§ **Data excerpt**
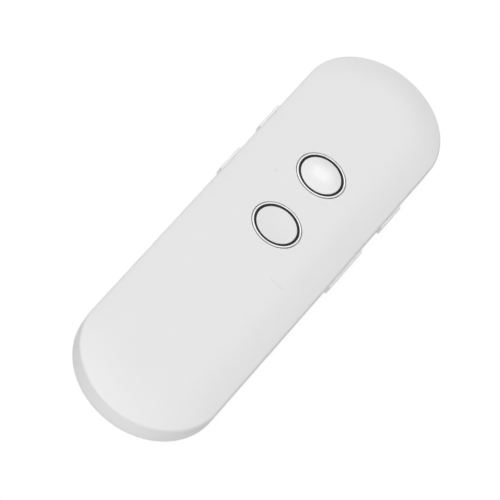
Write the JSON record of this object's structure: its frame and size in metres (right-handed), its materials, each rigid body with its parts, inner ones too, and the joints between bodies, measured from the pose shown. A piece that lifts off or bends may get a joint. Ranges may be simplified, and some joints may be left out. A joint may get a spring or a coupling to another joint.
{
  "type": "handheld translator",
  "caption": "Slim pocket translator: bar with round ends, soft crowned face, round thumb buttons in bright rings, side keys and a speaker grille in the back.",
  "frame": {"origin": "middle of the flat back, on the surface that the translator lies on", "axes": "+X across the body, +Y along it towards the end with the charging socket, +Z out of the face with the buttons"},
  "size_m": [0.0384, 0.14, 0.0087],
  "materials": {
    "casing": "fine satin texture, white",
    "upper_cap": "polished white",
    "lower_cap": "satin white",
    "side_keys": "satin white",
    "button_ring": "bright plated",
    "button_seal": "black",
    "light_guide": "milky white",
    "board": "green solder mask",
    "chip": "black moulded",
    "shield": "tinned sheet",
    "socket_shell": "drawn steel",
    "socket_tongue": "black moulded",
    "contacts": "gold plated",
    "switch_body": "black moulded",
    "switch_plunger": "white moulded",
    "battery": "foil pouch",
    "foam": "black foam",
    "speaker_frame": "black moulded",
    "magnet": "nickel plated",
    "cone": "thin film",
    "coil": "enamelled copper wire",
    "mesh": "black dust cloth",
    "sound_plug": "porous white",
    "screw": "zinc plated",
    "red_wire": "red sleeve",
    "black_wire": "black sleeve",
    "capsule": "tinned can",
    "antenna": "white ceramic block",
    "lamp": "clear resin"
  },
  "bodies": {
    "casing": {"antenna": "antenna", "battery_cell": "battery", "battery_connector": "switch_plunger", "battery_foam": "foam", "battery_lead_black": "black_wire", "battery_lead_red": "red_wire", "battery_tape": "foam", "board_screws": "screw", "cover_screws": "screw", "front_housing": "casing", "left_lower_key_switch": "switch_body", "left_upper_key_switch": "switch_body", "lower_button_ring": "button_ring", "lower_button_seal": "button_seal", "lower_switch": "switch_body", "main_board": "board", "memory_chip": "chip", "microphone": "capsule", "microphone_boot": "foam", "microphone_mesh": "sound_plug", "power_chip": "chip", "power_switch": "switch_body", "processor_chip": "chip", "radio_shield": "shield", "rear_cover": "casing", "speaker_cone": "cone", "speaker_connector": "switch_plunger", "speaker_frame": "speaker_frame", "speaker_gasket": "foam", "speaker_lead_black": "black_wire", "speaker_lead_red": "red_wire", "speaker_magnet": "magnet", "speaker_mesh": "mesh", "speaker_pad": "foam", "status_led": "lamp", "status_light_guide": "light_guide", "upper_button_ring": "button_ring", "upper_button_seal": "button_seal", "upper_switch": "switch_body", "usb_contacts": "contacts", "usb_socket": "socket_shell", "usb_tongue": "socket_tongue", "voice_coil": "coil", "volume_down_switch": "switch_body", "volume_up_switch": "switch_body"},
    "upper_button": {"upper_button": "upper_cap", "upper_switch_plunger": "switch_plunger"},
    "lower_button": {"lower_button": "lower_cap", "lower_switch_plunger": "switch_plunger"},
    "left_upper_key": {"left_upper_key": "side_keys", "left_upper_key_switch_plunger": "switch_plunger"},
    "left_lower_key": {"left_lower_key": "side_keys", "left_lower_key_switch_plunger": "switch_plunger"},
    "power_key": {"power_key": "side_keys", "power_switch_plunger": "switch_plunger"},
    "volume_rocker": {"volume_rocker": "side_keys", "volume_up_switch_plunger": "switch_plunger", "volume_down_switch_plunger": "switch_plunger"}
  },
  "joints": [
    {"name": "upper_button_press", "type": "slide", "parent": "casing", "child": "upper_button", "axis": [0, 0, -1], "range_m": [0, 0.0004], "stiffness_N_per_m": 2500, "springref_m": -0.0002},
    {"name": "lower_button_press", "type": "slide", "parent": "casing", "child": "lower_button", "axis": [0, 0, -1], "range_m": [0, 0.0004], "stiffness_N_per_m": 2500, "springref_m": -0.0002},
    {"name": "left_upper_key_press", "type": "slide", "parent": "casing", "child": "left_upper_key", "axis": [1, 0, 0], "range_m": [0, 0.00035], "stiffness_N_per_m": 3000, "springref_m": -0.00015},
    {"name": "left_lower_key_press", "type": "slide", "parent": "casing", "child": "left_lower_key", "axis": [1, 0, 0], "range_m": [0, 0.00035], "stiffness_N_per_m": 3000, "springref_m": -0.00015},
    {"name": "power_key_press", "type": "slide", "parent": "casing", "child": "power_key", "axis": [-1, 0, 0], "range_m": [0, 0.00035], "stiffness_N_per_m": 3000, "springref_m": -0.00015},
    {"name": "volume_rocker_tilt", "type": "hinge", "parent": "casing", "child": "volume_rocker", "pos_m": [0.0162, 0.0096, 0.0042], "axis": [0, 0, 1], "range_deg": [-2.5, 2.5], "stiffness_Nm_per_rad": 0.17}
  ]
}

§ **Requirement**
Repeat the listing exactly, from its first line to its last.

§ **Exercise result**
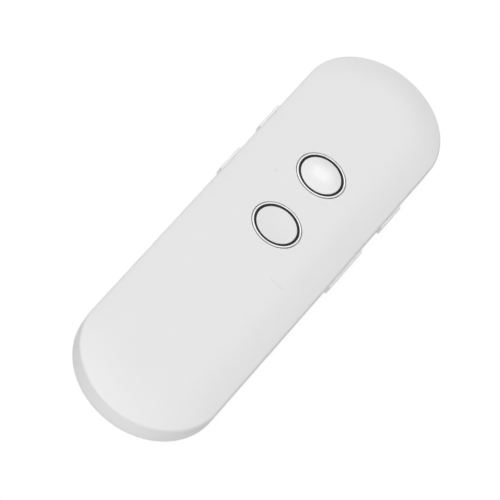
Write the JSON record of this object's structure: its frame and size in metres (right-handed), its materials, each rigid body with its parts, inner ones too, and the joints between bodies, measured from the pose shown. A piece that lifts off or bends may get a joint. Ranges may be simplified, and some joints may be left out. A joint may get a spring or a coupling to another joint.
{
  "type": "handheld translator",
  "caption": "Slim pocket translator: bar with round ends, soft crowned face, round thumb buttons in bright rings, side keys and a speaker grille in the back.",
  "frame": {"origin": "middle of the flat back, on the surface that the translator lies on", "axes": "+X across the body, +Y along it towards the end with the charging socket, +Z out of the face with the buttons"},
  "size_m": [0.0384, 0.14, 0.0087],
  "materials": {
    "casing": "fine satin texture, white",
    "upper_cap": "polished white",
    "lower_cap": "satin white",
    "side_keys": "satin white",
    "button_ring": "bright plated",
    "button_seal": "black",
    "light_guide": "milky white",
    "board": "green solder mask",
    "chip": "black moulded",
    "shield": "tinned sheet",
    "socket_shell": "drawn steel",
    "socket_tongue": "black moulded",
    "contacts": "gold plated",
    "switch_body": "black moulded",
    "switch_plunger": "white moulded",
    "battery": "foil pouch",
    "foam": "black foam",
    "speaker_frame": "black moulded",
    "magnet": "nickel plated",
    "cone": "thin film",
    "coil": "enamelled copper wire",
    "mesh": "black dust cloth",
    "sound_plug": "porous white",
    "screw": "zinc plated",
    "red_wire": "red sleeve",
    "black_wire": "black sleeve",
    "capsule": "tinned can",
    "antenna": "white ceramic block",
    "lamp": "clear resin"
  },
  "bodies": {
    "casing": {"antenna": "antenna", "battery_cell": "battery", "battery_connector": "switch_plunger", "battery_foam": "foam", "battery_lead_black": "black_wire", "battery_lead_red": "red_wire", "battery_tape": "foam", "board_screws": "screw", "cover_screws": "screw", "front_housing": "casing", "left_lower_key_switch": "switch_body", "left_upper_key_switch": "switch_body", "lower_button_ring": "button_ring", "lower_button_seal": "button_seal", "lower_switch": "switch_body", "main_board": "board", "memory_chip": "chip", "microphone": "capsule", "microphone_boot": "foam", "microphone_mesh": "sound_plug", "power_chip": "chip", "power_switch": "switch_body", "processor_chip": "chip", "radio_shield": "shield", "rear_cover": "casing", "speaker_cone": "cone", "speaker_connector": "switch_plunger", "speaker_frame": "speaker_frame", "speaker_gasket": "foam", "speaker_lead_black": "black_wire", "speaker_lead_red": "red_wire", "speaker_magnet": "magnet", "speaker_mesh": "mesh", "speaker_pad": "foam", "status_led": "lamp", "status_light_guide": "light_guide", "upper_button_ring": "button_ring", "upper_button_seal": "button_seal", "upper_switch": "switch_body", "usb_contacts": "contacts", "usb_socket": "socket_shell", "usb_tongue": "socket_tongue", "voice_coil": "coil", "volume_down_switch": "switch_body", "volume_up_switch": "switch_body"},
    "upper_button": {"upper_button": "upper_cap", "upper_switch_plunger": "switch_plunger"},
    "lower_button": {"lower_button": "lower_cap", "lower_switch_plunger": "switch_plunger"},
    "left_upper_key": {"left_upper_key": "side_keys", "left_upper_key_switch_plunger": "switch_plunger"},
    "left_lower_key": {"left_lower_key": "side_keys", "left_lower_key_switch_plunger": "switch_plunger"},
    "power_key": {"power_key": "side_keys", "power_switch_plunger": "switch_plunger"},
    "volume_rocker": {"volume_rocker": "side_keys", "volume_up_switch_plunger": "switch_plunger", "volume_down_switch_plunger": "switch_plunger"}
  },
  "joints": [
    {"name": "upper_button_press", "type": "slide", "parent": "casing", "child": "upper_button", "axis": [0, 0, -1], "range_m": [0, 0.0004], "stiffness_N_per_m": 2500, "springref_m": -0.0002},
    {"name": "lower_button_press", "type": "slide", "parent": "casing", "child": "lower_button", "axis": [0, 0, -1], "range_m": [0, 0.0004], "stiffness_N_per_m": 2500, "springref_m": -0.0002},
    {"name": "left_upper_key_press", "type": "slide", "parent": "casing", "child": "left_upper_key", "axis": [1, 0, 0], "range_m": [0, 0.00035], "stiffness_N_per_m": 3000, "springref_m": -0.00015},
    {"name": "left_lower_key_press", "type": "slide", "parent": "casing", "child": "left_lower_key", "axis": [1, 0, 0], "range_m": [0, 0.00035], "stiffness_N_per_m": 3000, "springref_m": -0.00015},
    {"name": "power_key_press", "type": "slide", "parent": "casing", "child": "power_key", "axis": [-1, 0, 0], "range_m": [0, 0.00035], "stiffness_N_per_m": 3000, "springref_m": -0.00015},
    {"name": "volume_rocker_tilt", "type": "hinge", "parent": "casing", "child": "volume_rocker", "pos_m": [0.0162, 0.0096, 0.0042], "axis": [0, 0, 1], "range_deg": [-2.5, 2.5], "stiffness_Nm_per_rad": 0.17}
  ]
}